I managed to get docker working, and it's available to test at https://vhdlweb.eowyn.net/. I cannot perceive any difference in speed between this and calling GHDL directly, except whenever the docker image updates. This runs the latest version of ghdl/ghdl:buster-gcc-8.3.0 with the following command, essentially:

docker run --rm -v [wkdir]:[wkdir] [original make command]

--rm makes it so it deletes the container after using it. -v [wkdir]:[wkdir] copies the wkdir folder into the container from the local file system, and so that is all the command has access to. From here it doesn't matter what std.textio.all can do as:

I also added a section to the config file specifying the docker container to use for running these commands.

To get running, simply install docker:

apt install docker.io

Then enable the systemd component:

systemctl start docker
systemctl enable docker

Then start vhdlweb.

stevenbell commented 3 years ago

Oh, this is cool! I'll take a look at the PR on Friday or over the weekend, and see if we can get this merged in.

I did notice a little bit of lag (build takes ~1 second) but this isn't a big deal. The only potential problem is if this increases server load and we try stuff in class (not this semester, but if 80 students try to build within 60 seconds, that could be an issue). I say we deploy it and just monitor this semester.

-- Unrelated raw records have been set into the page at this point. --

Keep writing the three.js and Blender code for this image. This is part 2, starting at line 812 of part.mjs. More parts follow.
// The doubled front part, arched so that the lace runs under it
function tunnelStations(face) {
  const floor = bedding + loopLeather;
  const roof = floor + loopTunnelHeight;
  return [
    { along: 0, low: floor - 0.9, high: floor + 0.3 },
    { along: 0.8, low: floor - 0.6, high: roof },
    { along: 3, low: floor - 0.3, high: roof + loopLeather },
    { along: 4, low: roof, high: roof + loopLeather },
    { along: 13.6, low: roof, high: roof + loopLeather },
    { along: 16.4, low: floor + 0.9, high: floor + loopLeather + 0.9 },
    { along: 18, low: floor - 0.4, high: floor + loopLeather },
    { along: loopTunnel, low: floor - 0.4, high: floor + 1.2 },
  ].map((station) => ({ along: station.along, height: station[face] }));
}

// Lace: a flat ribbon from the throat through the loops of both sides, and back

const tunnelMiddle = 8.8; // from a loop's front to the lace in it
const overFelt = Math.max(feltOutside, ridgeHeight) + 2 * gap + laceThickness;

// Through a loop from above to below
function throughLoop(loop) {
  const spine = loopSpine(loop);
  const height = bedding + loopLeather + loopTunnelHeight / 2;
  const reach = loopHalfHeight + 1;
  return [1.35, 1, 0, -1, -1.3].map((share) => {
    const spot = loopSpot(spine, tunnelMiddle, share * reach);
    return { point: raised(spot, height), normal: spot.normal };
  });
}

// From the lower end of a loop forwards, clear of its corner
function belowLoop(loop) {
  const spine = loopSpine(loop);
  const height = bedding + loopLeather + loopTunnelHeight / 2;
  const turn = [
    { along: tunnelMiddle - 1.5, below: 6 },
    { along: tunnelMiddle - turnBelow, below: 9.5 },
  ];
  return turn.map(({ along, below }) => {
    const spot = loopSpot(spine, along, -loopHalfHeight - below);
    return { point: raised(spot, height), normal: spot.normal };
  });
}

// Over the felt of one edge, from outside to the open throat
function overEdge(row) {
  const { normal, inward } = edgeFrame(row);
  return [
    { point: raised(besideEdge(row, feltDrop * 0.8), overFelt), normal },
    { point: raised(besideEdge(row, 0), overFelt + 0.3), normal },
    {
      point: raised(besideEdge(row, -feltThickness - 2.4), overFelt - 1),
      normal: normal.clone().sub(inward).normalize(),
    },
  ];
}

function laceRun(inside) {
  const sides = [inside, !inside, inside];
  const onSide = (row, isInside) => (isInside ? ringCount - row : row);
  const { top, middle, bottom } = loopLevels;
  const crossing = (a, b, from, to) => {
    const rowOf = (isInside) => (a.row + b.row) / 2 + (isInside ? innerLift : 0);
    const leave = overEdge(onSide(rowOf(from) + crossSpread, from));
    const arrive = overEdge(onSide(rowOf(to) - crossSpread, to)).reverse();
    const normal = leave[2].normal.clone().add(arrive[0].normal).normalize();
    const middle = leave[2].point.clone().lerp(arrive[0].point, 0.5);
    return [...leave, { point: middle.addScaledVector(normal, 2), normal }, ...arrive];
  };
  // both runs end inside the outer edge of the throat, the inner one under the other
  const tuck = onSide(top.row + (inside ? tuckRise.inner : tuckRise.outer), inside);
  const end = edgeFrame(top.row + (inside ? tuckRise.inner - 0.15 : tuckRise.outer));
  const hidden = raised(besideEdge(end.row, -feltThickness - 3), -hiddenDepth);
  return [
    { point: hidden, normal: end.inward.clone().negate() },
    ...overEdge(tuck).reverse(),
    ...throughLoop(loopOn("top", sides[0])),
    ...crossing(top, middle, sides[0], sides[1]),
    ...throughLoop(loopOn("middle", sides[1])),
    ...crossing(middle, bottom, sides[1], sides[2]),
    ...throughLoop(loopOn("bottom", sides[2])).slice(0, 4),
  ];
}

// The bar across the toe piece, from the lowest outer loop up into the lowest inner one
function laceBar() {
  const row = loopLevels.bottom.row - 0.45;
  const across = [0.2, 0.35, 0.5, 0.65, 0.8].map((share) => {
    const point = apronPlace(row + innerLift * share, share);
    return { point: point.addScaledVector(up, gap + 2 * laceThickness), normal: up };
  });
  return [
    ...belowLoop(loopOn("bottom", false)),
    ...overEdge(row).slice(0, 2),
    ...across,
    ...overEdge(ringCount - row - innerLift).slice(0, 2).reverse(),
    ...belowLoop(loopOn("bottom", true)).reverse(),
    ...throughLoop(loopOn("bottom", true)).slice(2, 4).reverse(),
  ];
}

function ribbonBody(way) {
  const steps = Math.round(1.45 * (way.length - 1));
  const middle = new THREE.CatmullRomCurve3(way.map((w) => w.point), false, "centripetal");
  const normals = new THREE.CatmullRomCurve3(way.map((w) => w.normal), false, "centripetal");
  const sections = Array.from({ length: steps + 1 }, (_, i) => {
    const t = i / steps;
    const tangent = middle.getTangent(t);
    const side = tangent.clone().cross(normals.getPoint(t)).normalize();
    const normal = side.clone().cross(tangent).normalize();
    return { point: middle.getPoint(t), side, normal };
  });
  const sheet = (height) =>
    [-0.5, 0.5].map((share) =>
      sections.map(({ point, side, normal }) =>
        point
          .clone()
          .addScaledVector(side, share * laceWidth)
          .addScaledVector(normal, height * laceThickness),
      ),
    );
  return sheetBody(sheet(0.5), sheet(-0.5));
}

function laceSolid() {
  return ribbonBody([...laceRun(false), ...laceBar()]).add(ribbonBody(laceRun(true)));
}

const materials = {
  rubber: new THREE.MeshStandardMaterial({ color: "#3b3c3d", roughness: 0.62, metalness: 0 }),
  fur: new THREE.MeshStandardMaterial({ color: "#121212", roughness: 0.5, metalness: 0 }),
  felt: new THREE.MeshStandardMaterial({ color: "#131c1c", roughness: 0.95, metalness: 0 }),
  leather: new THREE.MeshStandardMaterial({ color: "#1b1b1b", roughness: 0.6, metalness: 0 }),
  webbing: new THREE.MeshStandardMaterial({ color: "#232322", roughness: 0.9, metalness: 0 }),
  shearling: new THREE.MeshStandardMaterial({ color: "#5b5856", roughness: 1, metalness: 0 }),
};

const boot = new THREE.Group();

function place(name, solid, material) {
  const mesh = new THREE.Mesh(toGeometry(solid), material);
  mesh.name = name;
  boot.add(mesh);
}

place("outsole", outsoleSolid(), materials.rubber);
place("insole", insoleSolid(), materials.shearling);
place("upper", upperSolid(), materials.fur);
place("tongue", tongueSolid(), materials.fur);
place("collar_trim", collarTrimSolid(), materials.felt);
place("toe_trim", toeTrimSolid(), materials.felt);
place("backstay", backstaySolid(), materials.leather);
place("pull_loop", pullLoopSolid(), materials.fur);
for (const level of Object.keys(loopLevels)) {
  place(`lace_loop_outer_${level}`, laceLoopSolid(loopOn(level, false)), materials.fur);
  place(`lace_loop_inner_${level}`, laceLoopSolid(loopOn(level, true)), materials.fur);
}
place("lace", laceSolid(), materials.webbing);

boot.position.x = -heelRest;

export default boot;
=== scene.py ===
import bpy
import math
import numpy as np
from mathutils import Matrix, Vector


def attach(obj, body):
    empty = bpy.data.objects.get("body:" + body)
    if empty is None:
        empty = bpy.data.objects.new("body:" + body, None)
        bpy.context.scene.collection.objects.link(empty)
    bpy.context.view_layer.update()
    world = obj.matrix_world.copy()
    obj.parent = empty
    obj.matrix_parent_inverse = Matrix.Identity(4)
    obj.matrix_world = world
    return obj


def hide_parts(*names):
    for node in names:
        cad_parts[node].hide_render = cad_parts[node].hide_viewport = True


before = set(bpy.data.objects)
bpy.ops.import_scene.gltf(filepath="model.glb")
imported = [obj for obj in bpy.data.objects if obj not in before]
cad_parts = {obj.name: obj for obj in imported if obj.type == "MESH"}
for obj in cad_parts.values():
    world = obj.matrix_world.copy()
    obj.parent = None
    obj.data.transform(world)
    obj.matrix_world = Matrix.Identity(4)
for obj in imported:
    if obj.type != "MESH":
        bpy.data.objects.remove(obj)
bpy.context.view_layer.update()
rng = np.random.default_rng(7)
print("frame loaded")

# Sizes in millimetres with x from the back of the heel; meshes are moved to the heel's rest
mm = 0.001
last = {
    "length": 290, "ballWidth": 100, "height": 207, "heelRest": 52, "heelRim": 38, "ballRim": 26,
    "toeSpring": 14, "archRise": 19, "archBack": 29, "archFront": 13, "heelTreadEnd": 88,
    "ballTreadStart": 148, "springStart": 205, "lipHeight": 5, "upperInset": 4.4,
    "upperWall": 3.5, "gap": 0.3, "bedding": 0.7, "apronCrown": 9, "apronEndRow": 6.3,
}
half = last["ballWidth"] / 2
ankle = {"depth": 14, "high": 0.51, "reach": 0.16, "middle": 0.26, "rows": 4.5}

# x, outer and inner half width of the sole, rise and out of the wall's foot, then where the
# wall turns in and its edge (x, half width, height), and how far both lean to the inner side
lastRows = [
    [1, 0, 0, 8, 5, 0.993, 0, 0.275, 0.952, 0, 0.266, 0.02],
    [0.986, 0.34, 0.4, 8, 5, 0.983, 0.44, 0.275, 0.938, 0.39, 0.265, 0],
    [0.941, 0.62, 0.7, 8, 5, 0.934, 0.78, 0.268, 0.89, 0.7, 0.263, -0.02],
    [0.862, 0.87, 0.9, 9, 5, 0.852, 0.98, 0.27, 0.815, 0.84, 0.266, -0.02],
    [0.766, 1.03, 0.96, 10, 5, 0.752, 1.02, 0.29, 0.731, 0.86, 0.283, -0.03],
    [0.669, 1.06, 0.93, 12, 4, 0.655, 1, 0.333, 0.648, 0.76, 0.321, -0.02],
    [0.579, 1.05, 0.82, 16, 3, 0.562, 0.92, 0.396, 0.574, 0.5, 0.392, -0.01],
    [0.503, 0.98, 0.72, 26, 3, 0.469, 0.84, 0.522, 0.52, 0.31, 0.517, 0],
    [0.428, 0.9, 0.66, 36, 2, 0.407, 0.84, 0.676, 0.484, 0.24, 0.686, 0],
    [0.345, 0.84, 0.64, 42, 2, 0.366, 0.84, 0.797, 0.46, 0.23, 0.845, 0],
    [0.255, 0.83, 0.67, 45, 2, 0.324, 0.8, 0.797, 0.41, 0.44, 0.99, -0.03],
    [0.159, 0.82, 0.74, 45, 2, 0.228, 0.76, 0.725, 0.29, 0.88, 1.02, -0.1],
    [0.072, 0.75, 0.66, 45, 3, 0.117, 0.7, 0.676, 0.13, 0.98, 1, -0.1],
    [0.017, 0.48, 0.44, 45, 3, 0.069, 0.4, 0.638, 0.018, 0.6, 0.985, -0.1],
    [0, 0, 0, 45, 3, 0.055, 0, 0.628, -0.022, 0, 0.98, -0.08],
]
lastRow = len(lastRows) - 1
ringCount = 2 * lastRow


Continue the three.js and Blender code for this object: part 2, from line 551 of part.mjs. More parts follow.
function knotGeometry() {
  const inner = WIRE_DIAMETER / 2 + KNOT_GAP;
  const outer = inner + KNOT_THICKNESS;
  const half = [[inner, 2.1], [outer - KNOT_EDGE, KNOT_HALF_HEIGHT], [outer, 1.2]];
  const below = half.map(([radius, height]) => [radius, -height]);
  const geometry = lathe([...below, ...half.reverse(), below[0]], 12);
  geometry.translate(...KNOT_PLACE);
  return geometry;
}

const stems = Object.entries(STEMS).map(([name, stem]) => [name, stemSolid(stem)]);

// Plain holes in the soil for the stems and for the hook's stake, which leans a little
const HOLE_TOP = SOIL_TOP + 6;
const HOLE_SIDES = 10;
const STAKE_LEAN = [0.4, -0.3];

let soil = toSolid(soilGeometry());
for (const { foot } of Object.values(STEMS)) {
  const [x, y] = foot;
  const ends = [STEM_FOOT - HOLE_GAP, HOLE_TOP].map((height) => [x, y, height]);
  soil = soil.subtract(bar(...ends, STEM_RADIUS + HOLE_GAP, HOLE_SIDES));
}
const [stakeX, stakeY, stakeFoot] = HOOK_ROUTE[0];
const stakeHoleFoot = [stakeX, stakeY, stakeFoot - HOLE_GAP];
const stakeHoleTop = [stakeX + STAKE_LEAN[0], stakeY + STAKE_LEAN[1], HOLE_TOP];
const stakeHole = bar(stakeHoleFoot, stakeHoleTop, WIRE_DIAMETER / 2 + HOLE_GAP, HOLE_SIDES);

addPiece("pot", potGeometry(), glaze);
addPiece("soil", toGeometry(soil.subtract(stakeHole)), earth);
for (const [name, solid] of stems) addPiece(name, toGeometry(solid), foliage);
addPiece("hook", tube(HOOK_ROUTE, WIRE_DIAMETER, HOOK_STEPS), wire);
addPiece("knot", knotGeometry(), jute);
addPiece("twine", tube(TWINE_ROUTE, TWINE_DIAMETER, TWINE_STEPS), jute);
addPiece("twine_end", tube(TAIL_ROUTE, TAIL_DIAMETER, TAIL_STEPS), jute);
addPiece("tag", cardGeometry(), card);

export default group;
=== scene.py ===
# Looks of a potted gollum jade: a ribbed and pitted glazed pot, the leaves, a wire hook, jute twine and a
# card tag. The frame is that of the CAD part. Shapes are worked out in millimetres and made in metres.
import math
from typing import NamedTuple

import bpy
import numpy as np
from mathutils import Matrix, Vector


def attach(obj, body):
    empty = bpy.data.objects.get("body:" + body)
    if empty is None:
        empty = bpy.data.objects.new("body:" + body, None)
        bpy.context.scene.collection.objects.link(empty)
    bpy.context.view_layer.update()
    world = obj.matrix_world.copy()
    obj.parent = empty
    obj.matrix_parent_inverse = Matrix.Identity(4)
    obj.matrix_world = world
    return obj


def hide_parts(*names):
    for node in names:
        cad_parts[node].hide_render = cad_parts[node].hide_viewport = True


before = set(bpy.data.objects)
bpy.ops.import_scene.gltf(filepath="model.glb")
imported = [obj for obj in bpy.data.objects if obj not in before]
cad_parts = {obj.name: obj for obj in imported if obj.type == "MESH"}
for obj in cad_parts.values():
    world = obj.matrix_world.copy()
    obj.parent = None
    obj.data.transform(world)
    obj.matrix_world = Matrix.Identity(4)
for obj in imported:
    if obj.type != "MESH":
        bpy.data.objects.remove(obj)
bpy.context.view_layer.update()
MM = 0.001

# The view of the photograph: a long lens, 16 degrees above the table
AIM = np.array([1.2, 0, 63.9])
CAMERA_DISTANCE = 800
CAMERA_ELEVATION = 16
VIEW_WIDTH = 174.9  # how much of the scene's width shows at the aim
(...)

How hard will it be to build our own Docker layer (presumably based on the GHDL one) to include netlistsvg?

nobodywasishere commented 3 years ago

The lag could also be from the server not being that powerful (its 1 core that's also serving a synapse and riot sites). I could try to add logging to count how many people are running stuff at once to monitor how much it can take.

I don't think it would be that big of a problem, I'd just have to figure out how to do it! It would include ghdl, yosys, and netlistsvg (and their dependencies). How the svg is passed to the end user, I'm not sure yet.